■ **Stated goal**
Of the lines in the listing, how many include the string "only"? Write the number and nothing else.

■ **Provided records**
━━━━━━━━━━━━━━━━━━━━

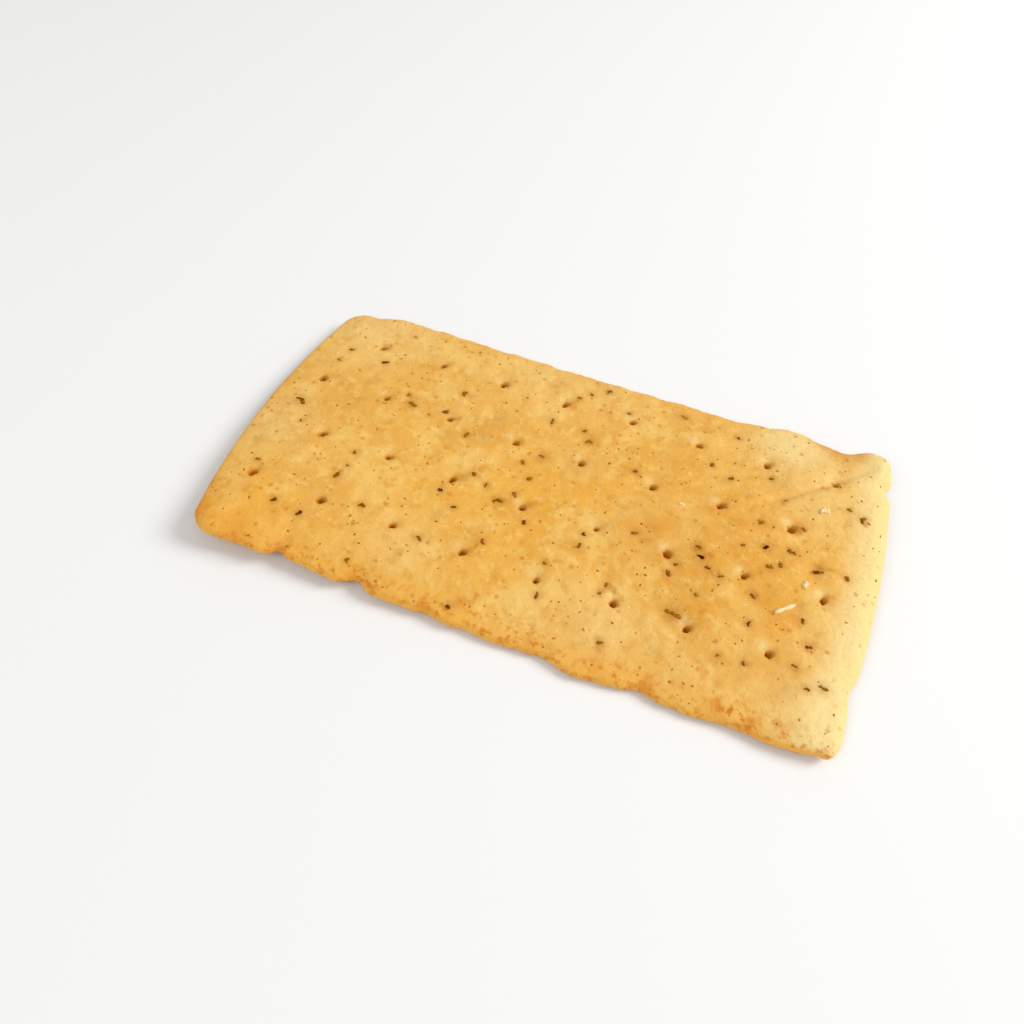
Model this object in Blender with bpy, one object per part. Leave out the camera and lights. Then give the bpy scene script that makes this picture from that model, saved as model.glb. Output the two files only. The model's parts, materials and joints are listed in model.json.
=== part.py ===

━━━━━━━━━━━━━━━━━━━━

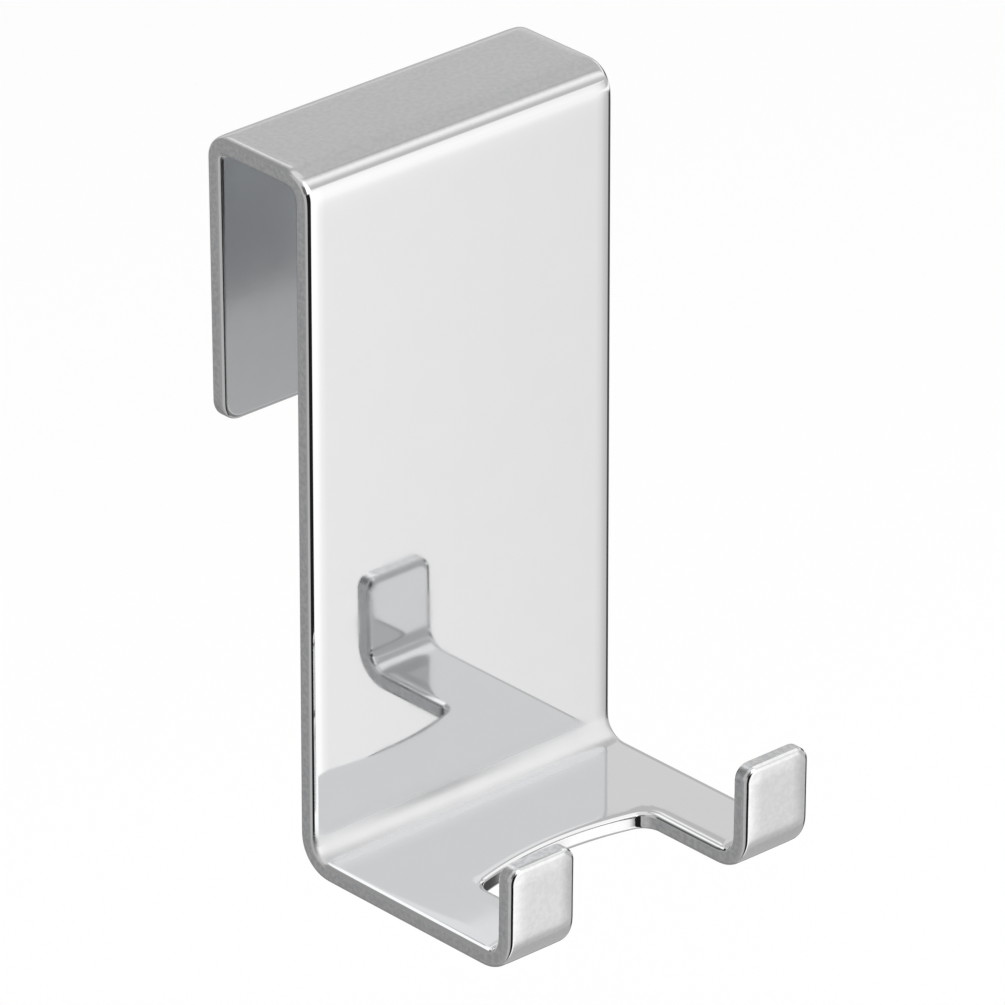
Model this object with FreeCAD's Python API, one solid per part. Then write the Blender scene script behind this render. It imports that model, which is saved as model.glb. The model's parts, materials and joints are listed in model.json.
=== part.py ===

━━━━━━━━━━━━━━━━━━━━

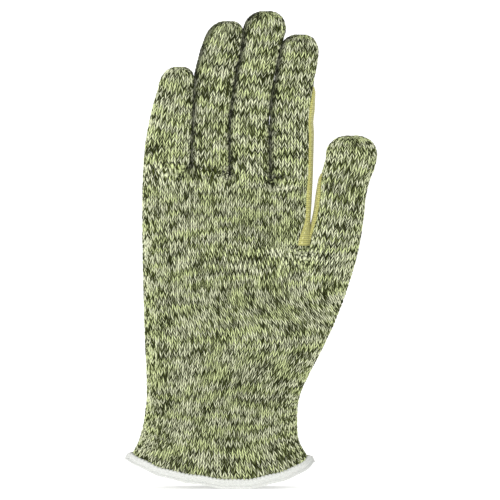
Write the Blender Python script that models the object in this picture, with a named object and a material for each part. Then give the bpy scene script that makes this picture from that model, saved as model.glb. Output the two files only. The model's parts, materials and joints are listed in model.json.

━━━━━━━━━━━━━━━━━━━━

■ **Complete output**
2